Zatrzymuje się pan jadacy do Mardin czyli dla nas docelowo. Po drodze zatrzymuje się i kupuje nam batoniki i wodę. Rozmawiamy sporo przez translator. Pan, tak jak wielu innych ludzi których tu spotkaliśmy, jest dumny, że jest Kurdem. Wysiadamy i mamy 2km pod górę na stare miasto. Nasz host Tehlo mieszka na starym mieście w starym, klimatycznym domu. Dostajemy swój pokój, a właściwie niesamowitą komnatę z kamiennym sklepieniem. Jesteśmy zachwyceni. Rozmawiamy chwilę przy herbacie. Pokazuje nam też santur - instrument muzyczny z wieloma strunami, typowy dla Kurdów i Persów. Próbujemy grać i bardzo nam się podoba. Potem nasz host jedzie załatwiać swoje rzeczy, a my wychodzimy pochodzić po starym mieście. Jest niesamowite i robi na nas fajne wrażenie. Krecimy się po wąskich uliczkach, siadamy w knajpce na herbatę. Jedna pani zaprasza nas do domu i daje spróbować wina - mówi, że są wspólnotą Asyryjczyków tu w Mardin. Potem robimy zakupy i wracamy do domu ugotować obiad. Makaron z soczewicą i warzywami. Grunt że ciepły, bo w pokoju mamy 13 stopni. Kuchnia, ubikacja i łazienka są z drugiej strony dziedzińca domu. Cieplej wody na razie nie ma. Za to z tarasu jest piękny widok. A że meczet jest tuż obok to co trochę słyszymy bardzo głośno śpiewy muezina.
22 grudnia
Nasz host miał się z nami spotkać jeszcze wczoraj późnym wieczorem, ale napisał że bedzie jednak późno i spędziliśmy wieczór we dwójkę w naszej komnacie.

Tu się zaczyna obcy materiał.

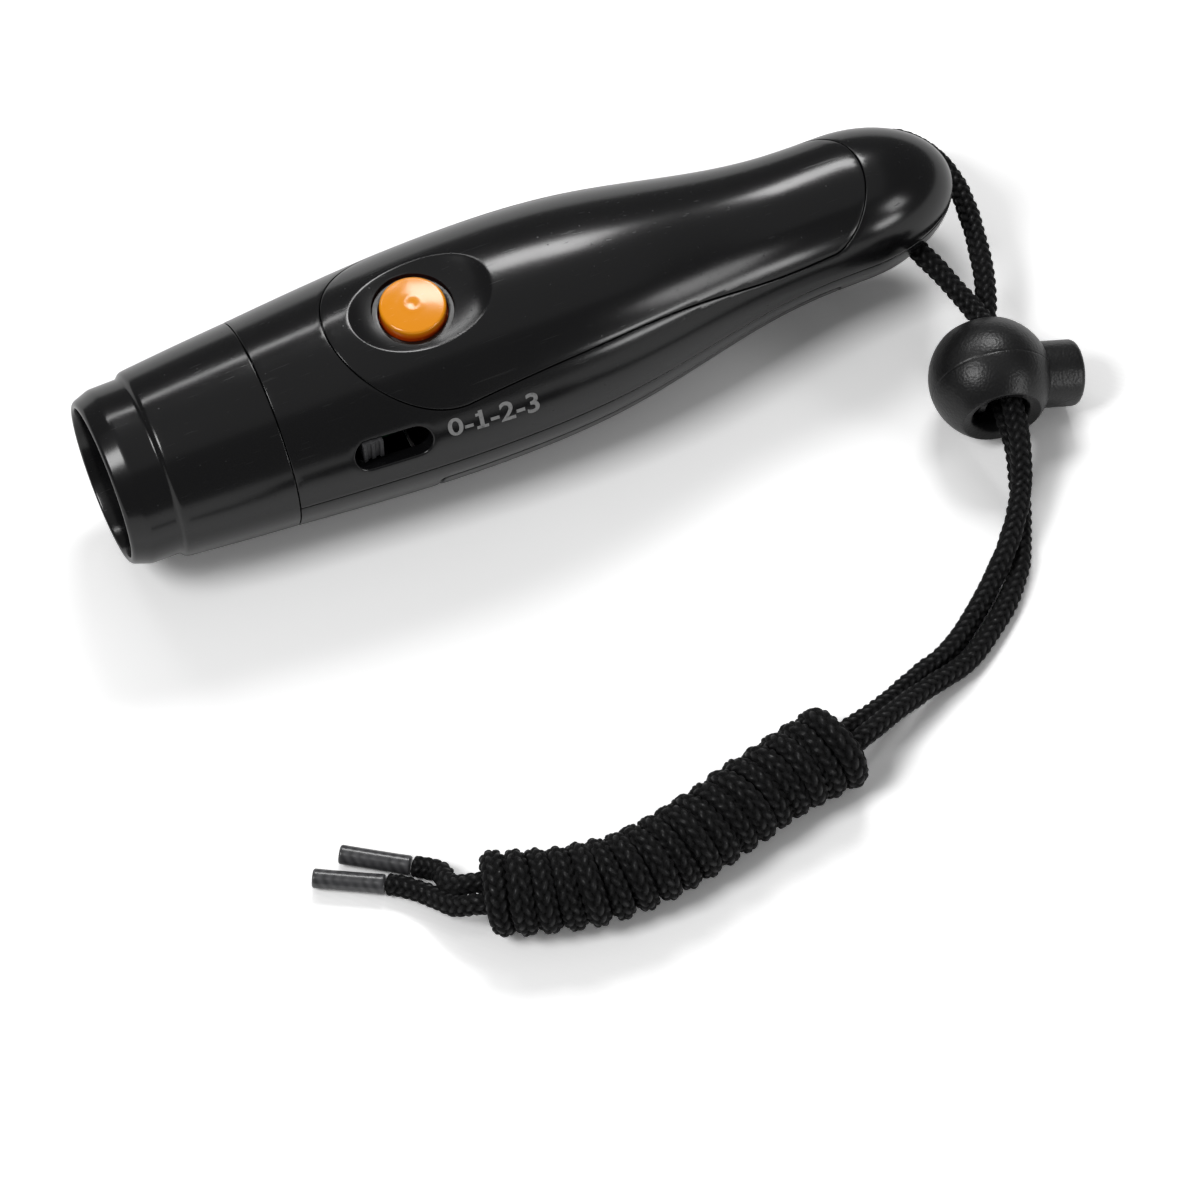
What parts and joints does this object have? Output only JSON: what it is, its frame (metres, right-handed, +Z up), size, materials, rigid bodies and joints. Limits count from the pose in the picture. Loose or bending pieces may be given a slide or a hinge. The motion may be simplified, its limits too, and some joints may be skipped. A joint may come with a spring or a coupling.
{
  "type": "electronic whistle",
  "caption": "Hand-held electronic whistle: sound horn, tapered housing with a push button in an oval dish, side mode switch, battery door, and a wound lanyard with a cord lock.",
  "frame": {"origin": "on the surface that the whistle lies on, under the middle of the whistle's body; the lanyard isn't counted", "axes": "+X along the body's axis from the horn to the tail, +Z up on the button's side, +Y away from the mode switch's side"},
  "size_m": [0.147, 0.1111, 0.0365],
  "materials": {
    "shell_black": "moulded, polished",
    "satin_black": "satin",
    "inner_black": "as moulded",
    "button_orange": "moulded, polished",
    "aglet_clear": "smoky, clear",
    "cord_black": "braided polyester",
    "steel": "plated",
    "nickel": "nickel plated",
    "board_green": "solder mask",
    "resin_black": "moulded resin",
    "copper": "enamelled wire",
    "cell_jacket": "printed film",
    "paper_cone": "pressed",
    "ferrite": "sintered",
    "wire_red": "insulated",
    "wire_black": "insulated",
    "resistor_tan": "lacquered"
  },
  "bodies": {
    "housing": {"horn": "shell_black", "horn_grille": "inner_black", "transducer_diaphragm": "paper_cone", "transducer_case": "steel", "transducer_magnet": "ferrite", "transducer_ring": "inner_black", "upper_housing": "shell_black", "lower_housing": "shell_black", "top_panel": "shell_black", "housing_screw_front_near": "steel", "housing_screw_front_far": "steel", "housing_screw_rear": "steel", "board_screw_front": "steel", "board_screw_rear": "steel", "circuit_board": "board_green", "push_switch_body": "resin_black", "button_return_spring": "steel", "slide_switch_frame": "satin_black", "sound_chip": "resin_black", "transistor": "resin_black", "boost_coil": "copper", "capacitor": "cell_jacket", "resistor_1": "resistor_tan", "resistor_2": "resistor_tan", "battery_cradle": "inner_black", "battery_1": "cell_jacket", "battery_2": "cell_jacket", "battery_bridge": "nickel", "positive_contact": "nickel", "negative_contact": "nickel", "bridge_spring": "nickel", "negative_spring": "nickel", "speaker_wire_red": "wire_red", "battery_wire_red": "wire_red", "speaker_wire_black": "wire_black", "battery_wire_black": "wire_black", "lanyard_strand_near": "cord_black", "lanyard_strand_far": "cord_black", "lanyard_wrap": "cord_black", "aglet_near": "aglet_clear", "aglet_far": "aglet_clear", "cord_lock_body": "satin_black", "cord_lock_spring": "steel"},
    "button": {"button_cap": "button_orange", "push_switch_plunger": "satin_black"},
    "mode_slider": {"mode_knob": "satin_black", "slide_switch_slider": "resin_black"},
    "battery_door": {"battery_door": "shell_black"},
    "cord_lock_button": {"cord_lock_plunger": "satin_black"}
  },
  "joints": [
    {"name": "button_press", "type": "slide", "parent": "housing", "child": "button", "axis": [0, 0, -1], "range_m": [0, 0.001], "stiffness_N_per_m": 1000, "springref_m": -0.0005, "deforming": ["button_return_spring"]},
    {"name": "mode_slide", "type": "slide", "parent": "housing", "child": "mode_slider", "axis": [1, 0, 0], "range_m": [0, 0.006]},
    {"name": "battery_door_hinge", "type": "hinge", "parent": "housing", "child": "battery_door", "pos_m": [0.047, 0, 0.00655], "axis": [0, -1, 0], "range_deg": [0, 35]},
    {"name": "cord_lock_press", "type": "slide", "parent": "housing", "child": "cord_lock_button", "axis": [-0.9548, 0.1727, 0.2419], "range_m": [0, 0.0024], "stiffness_N_per_m": 800, "springref_m": -0.001, "deforming": ["cord_lock_spring"]}
  ]
}
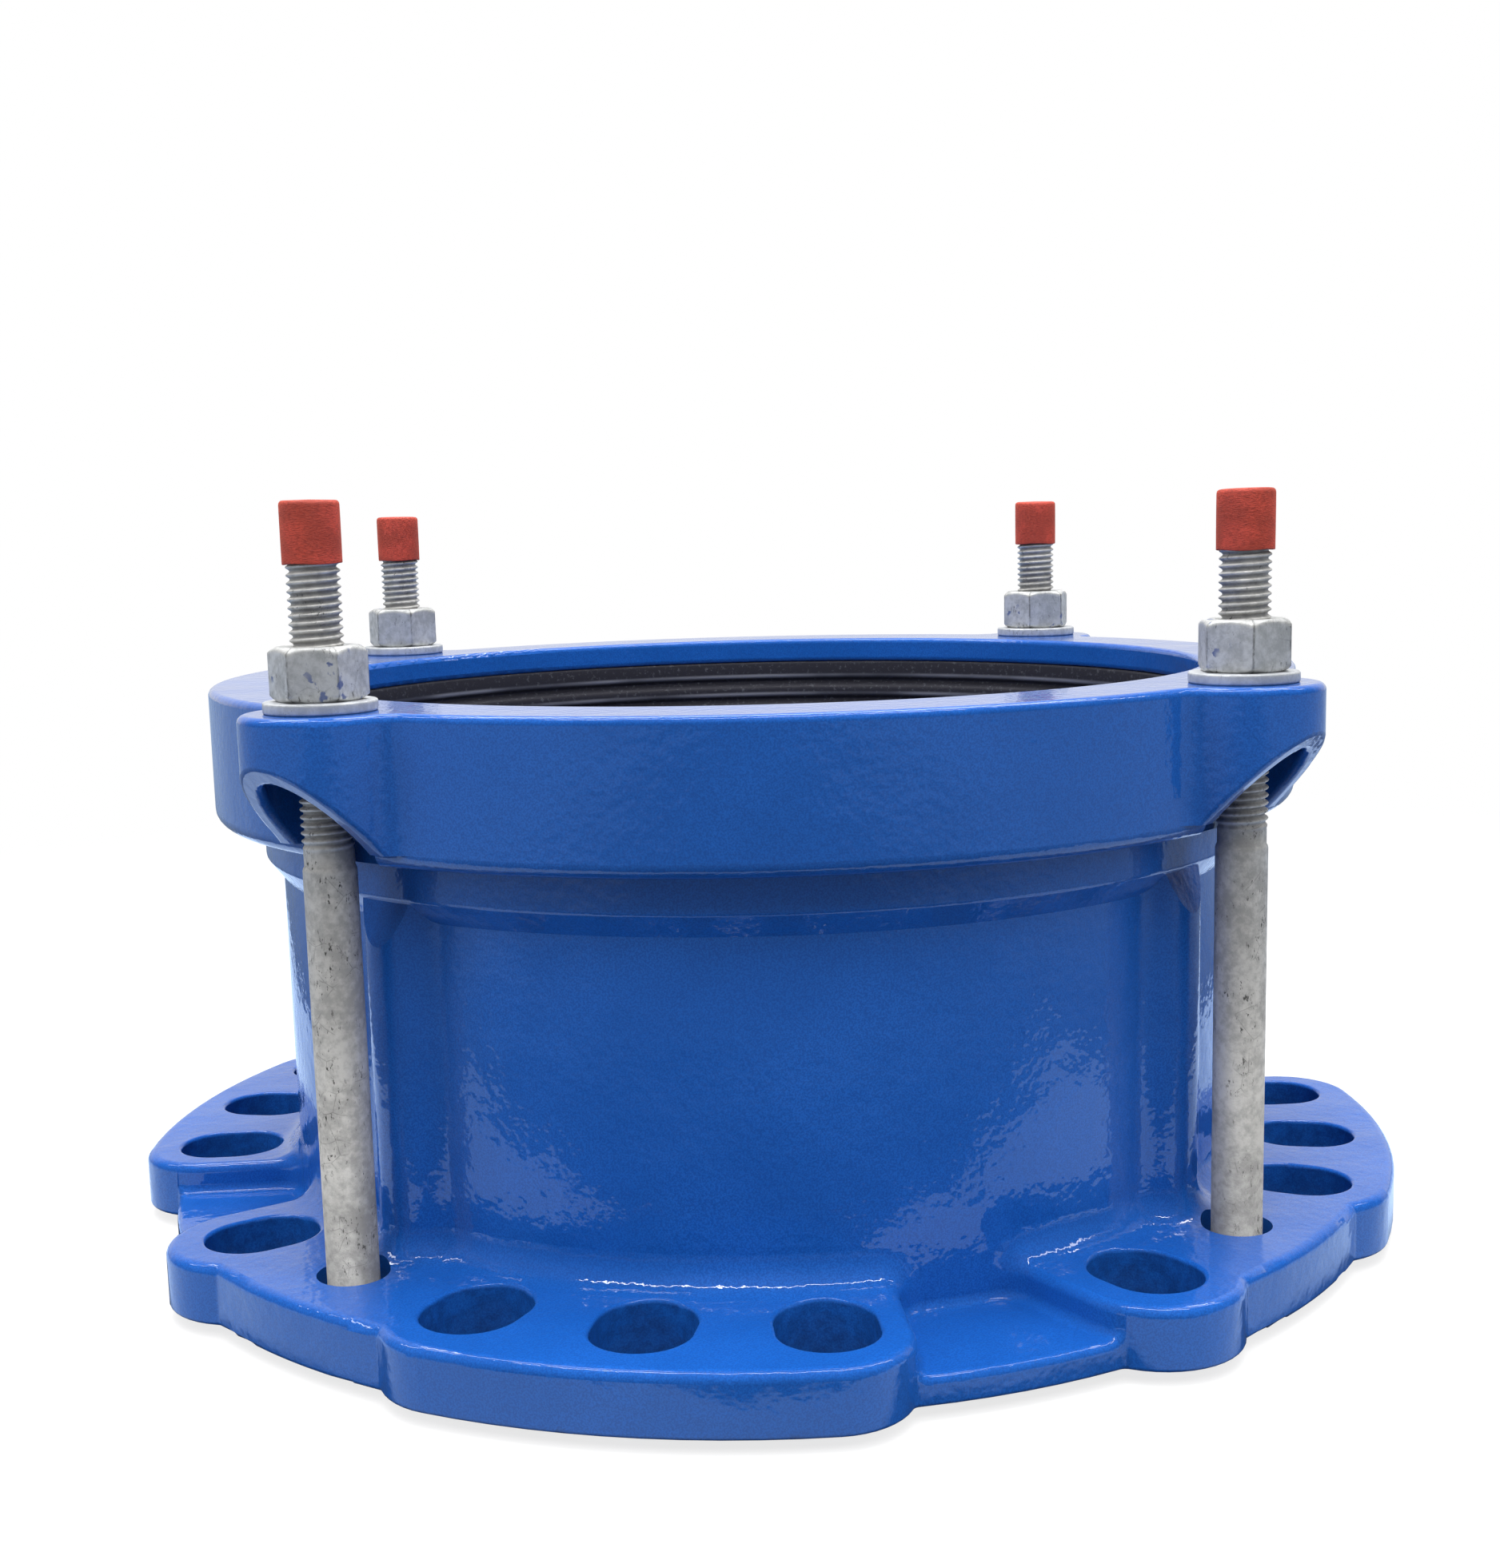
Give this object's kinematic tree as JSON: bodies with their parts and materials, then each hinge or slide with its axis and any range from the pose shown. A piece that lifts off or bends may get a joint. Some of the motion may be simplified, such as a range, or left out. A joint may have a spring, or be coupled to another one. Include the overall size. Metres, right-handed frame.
{
  "type": "universal flange adaptor",
  "caption": "Cast sleeve on a slotted flange, with a bolted compression ring that squeezes a rubber wedge gasket to grip and seal a pipe end.",
  "frame": {"origin": "centre of the sealing face, the raised face under the flange", "axes": "+Z along the pipe's axis, from the flange towards the compression ring; +X through the middle of a single slot"},
  "size_m": [0.3404, 0.3404, 0.191],
  "materials": {
    "blue_epoxy": "glossy epoxy coat with a light orange peel, over cast iron",
    "galvanised_bolt": "dull hot dip zinc with dark specks",
    "galvanised_nut": "dull hot dip zinc, mottled",
    "red_plastic": "soft moulded plastic",
    "black_rubber": "moulded black rubber with a satin bloom on its ridges"
  },
  "bodies": {
    "flange": {"flange_body": "blue_epoxy", "gasket": "black_rubber", "tie_bolt_1": "galvanised_bolt", "tie_bolt_2": "galvanised_bolt", "tie_bolt_3": "galvanised_bolt", "tie_bolt_4": "galvanised_bolt"},
    "ring": {"compression_ring": "blue_epoxy", "washer_1": "galvanised_nut", "washer_2": "galvanised_nut", "washer_3": "galvanised_nut", "washer_4": "galvanised_nut"},
    "nut_1": {"nut_1": "galvanised_nut"},
    "cap_1": {"cap_1": "red_plastic"},
    "nut_2": {"nut_2": "galvanised_nut"},
    "cap_2": {"cap_2": "red_plastic"},
    "nut_3": {"nut_3": "galvanised_nut"},
    "cap_3": {"cap_3": "red_plastic"},
    "nut_4": {"nut_4": "galvanised_nut"},
    "cap_4": {"cap_4": "red_plastic"}
  },
  "joints": [
    {"name": "ring_slide", "type": "slide", "parent": "flange", "child": "ring", "axis": [0, 0, -1], "range_m": [0, 0.01], "deforming": ["gasket"]},
    {"name": "nut_1_turn", "type": "hinge", "parent": "ring", "child": "nut_1", "pos_m": [0.14054, 0.03766, 0.1539], "axis": [0, 0, -1], "range_deg": [0, 2058]},
    {"name": "nut_2_turn", "type": "hinge", "parent": "ring", "child": "nut_2", "pos_m": [-0.03766, 0.14054, 0.1539], "axis": [0, 0, -1], "range_deg": [0, 2058]},
    {"name": "nut_3_turn", "type": "hinge", "parent": "ring", "child": "nut_3", "pos_m": [-0.14054, -0.03766, 0.1539], "axis": [0, 0, -1], "range_deg": [0, 2058]},
    {"name": "nut_4_turn", "type": "hinge", "parent": "ring", "child": "nut_4", "pos_m": [0.03766, -0.14054, 0.1539], "axis": [0, 0, -1], "range_deg": [0, 2058]},
    {"name": "cap_1_lift", "type": "slide", "parent": "flange", "child": "cap_1", "axis": [0, 0, 1], "range_m": [0, 0.016]},
    {"name": "cap_2_lift", "type": "slide", "parent": "flange", "child": "cap_2", "axis": [0, 0, 1], "range_m": [0, 0.016]},
    {"name": "cap_3_lift", "type": "slide", "parent": "flange", "child": "cap_3", "axis": [0, 0, 1], "range_m": [0, 0.016]},
    {"name": "cap_4_lift", "type": "slide", "parent": "flange", "child": "cap_4", "axis": [0, 0, 1], "range_m": [0, 0.016]}
  ],
  "couplings": [
    {"joint": "nut_1_turn", "follows": "ring_slide", "rad_per_m": 3590.4},
    {"joint": "nut_2_turn", "follows": "ring_slide", "rad_per_m": 3590.4},
    {"joint": "nut_3_turn", "follows": "ring_slide", "rad_per_m": 3590.4},
    {"joint": "nut_4_turn", "follows": "ring_slide", "rad_per_m": 3590.4}
  ]
}
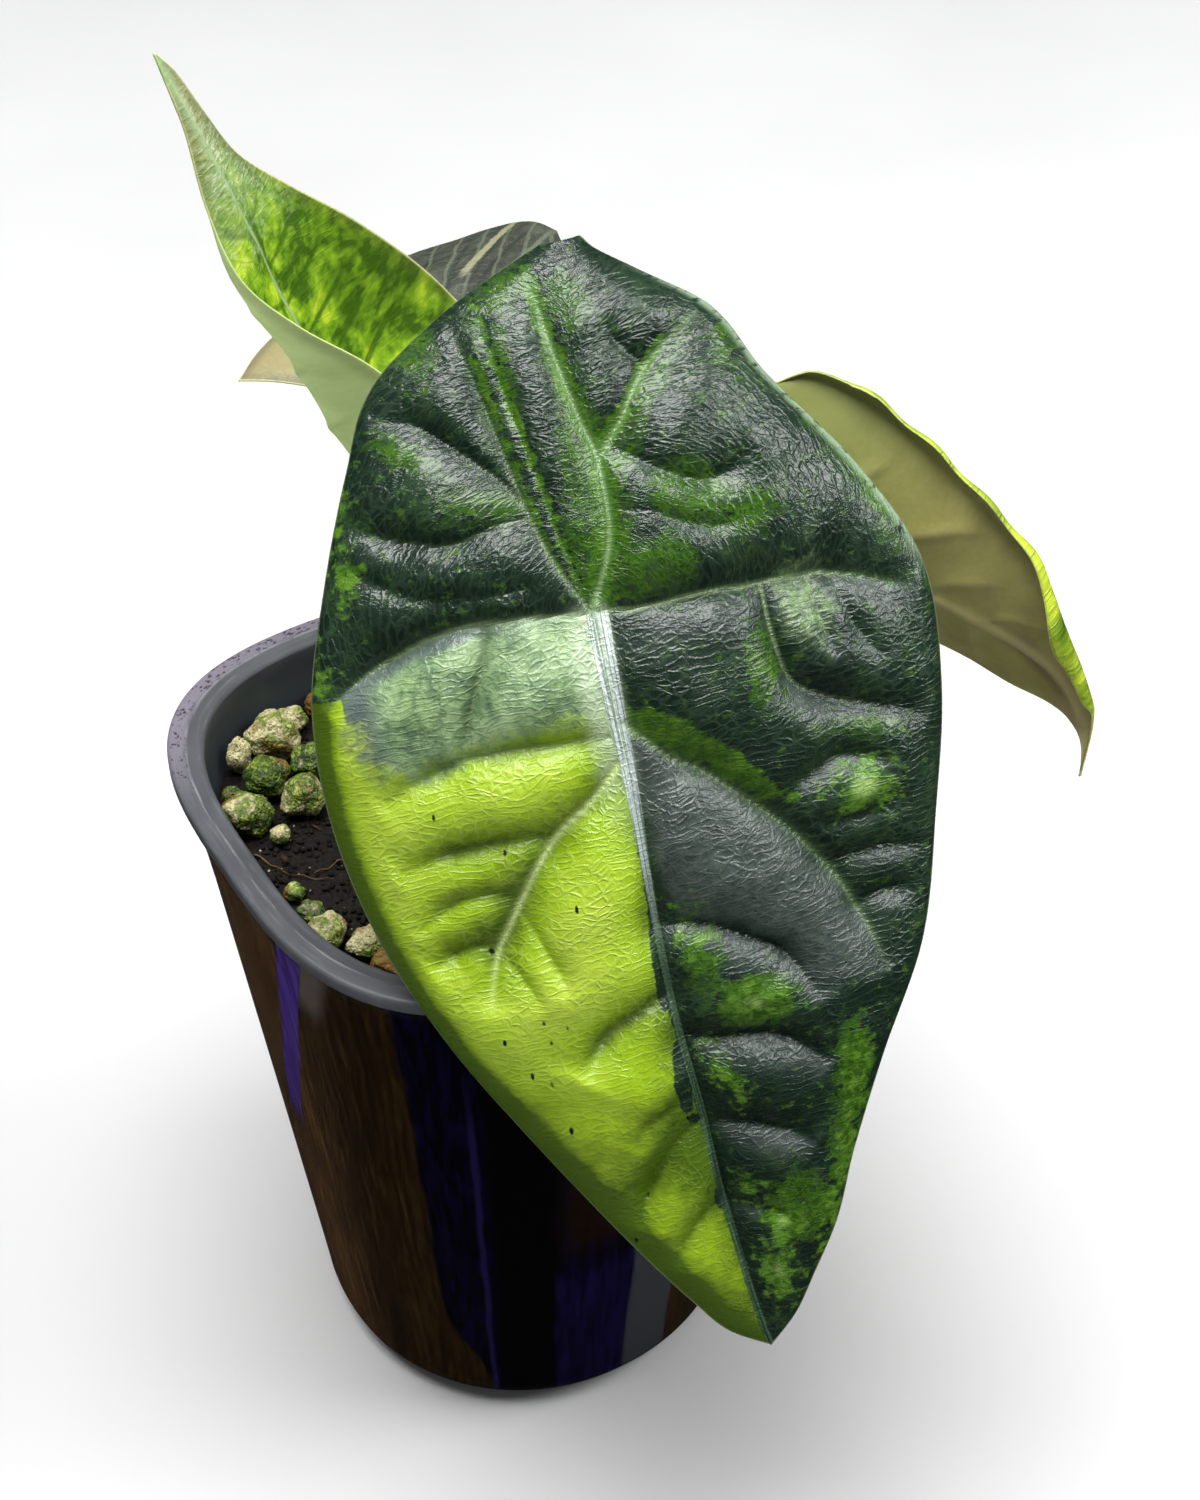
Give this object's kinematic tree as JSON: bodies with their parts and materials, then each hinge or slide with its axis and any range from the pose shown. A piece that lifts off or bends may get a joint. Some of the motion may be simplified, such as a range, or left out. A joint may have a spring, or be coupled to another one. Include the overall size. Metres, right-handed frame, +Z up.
{
  "type": "potted maharani alocasia",
  "caption": "Potted peltate-leaved aroid: leathery variegated blades on fleshy stalks, in a lipped grey liner hung in a glossy dark cover pot with pebbles on the mix.",
  "frame": {"origin": "centre of the cover pot's flat foot, on the surface it stands on", "axes": "+Z up; -Y towards the large front leaf; +X to the right seen from that side"},
  "size_m": [0.1464, 0.1647, 0.2346],
  "materials": {
    "cover_gloss": "high gloss, dark brown with streaks of near-black and violet",
    "liner_plastic": "satin grey, slightly dusty",
    "potting_mix": "damp, crumbly, near-black",
    "stem_tissue": "matt, scaly",
    "leaf_stalk": "satin, fleshy",
    "dark_leaf": "leathery half-gloss, dark slate green with a bright lime sector",
    "bright_leaf": "satin, mottled bright green, pale sage underside",
    "olive_leaf": "matt olive underside, lime upper side",
    "dull_leaf": "matt dark grey-green with cream streaks",
    "pebble": "rough, cream and algae green",
    "bark": "rough, fibrous"
  },
  "bodies": {
    "root": {"cover_pot": "cover_gloss", "liner_pot": "liner_plastic", "potting_mix": "potting_mix", "stem_base": "stem_tissue", "front_leaf_stalk": "leaf_stalk", "front_leaf_blade": "dark_leaf", "left_leaf_stalk": "leaf_stalk", "left_leaf_blade": "bright_leaf", "right_leaf_stalk": "leaf_stalk", "right_leaf_blade": "olive_leaf", "back_leaf_stalk": "leaf_stalk", "back_leaf_blade": "dull_leaf", "pebble_01": "pebble", "pebble_02": "pebble", "pebble_03": "pebble", "pebble_04": "pebble", "pebble_05": "pebble", "pebble_06": "pebble", "pebble_07": "pebble", "pebble_08": "pebble", "pebble_09": "pebble", "pebble_10": "pebble", "pebble_11": "pebble", "pebble_12": "pebble", "pebble_13": "pebble", "pebble_14": "pebble", "pebble_15": "pebble", "pebble_16": "pebble", "pebble_17": "pebble", "pebble_18": "pebble", "bark_chip_1": "bark", "bark_chip_2": "bark", "bark_chip_3": "bark"}
  },
  "joints": []
}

W nocy zaczęło padać. Rano wyspaliśmy się i koło 12tej wypilismy herbatę z naszym gospodarzem. Na zewnątrz straszliwa mgła - nie widać meczetu, który był 60m dalej. Ruszamy przez stare miasto. Nie widać nic dalej niż 20 metrow. Brodzimy we mgle, miejscami z gpsem. Zastanawiamy się jak tu łapać stopa skoro nie widzimy nawet tego co jest po drugiej stronie ulicy. Na skrzyżowaniach i przejściach stoją policjanci i próbują kierować ruchem i pomagać ludziom przechodzić, ale nawet ich słabo widać. Idziemy kilka kilometrów i już niedaleko końca miasta są światła i zaraz za nimi zatoczka przystankowa. Stajemy przy światłach na początku zatoczki z dużą karteczką "Diyarbakir". Z prawego pasa nas widać, z lewego już słabo. Mamy szczęście, bo po około 20 minutach zatrzymuje się dla nas kierowca jadący do Diyarbakir.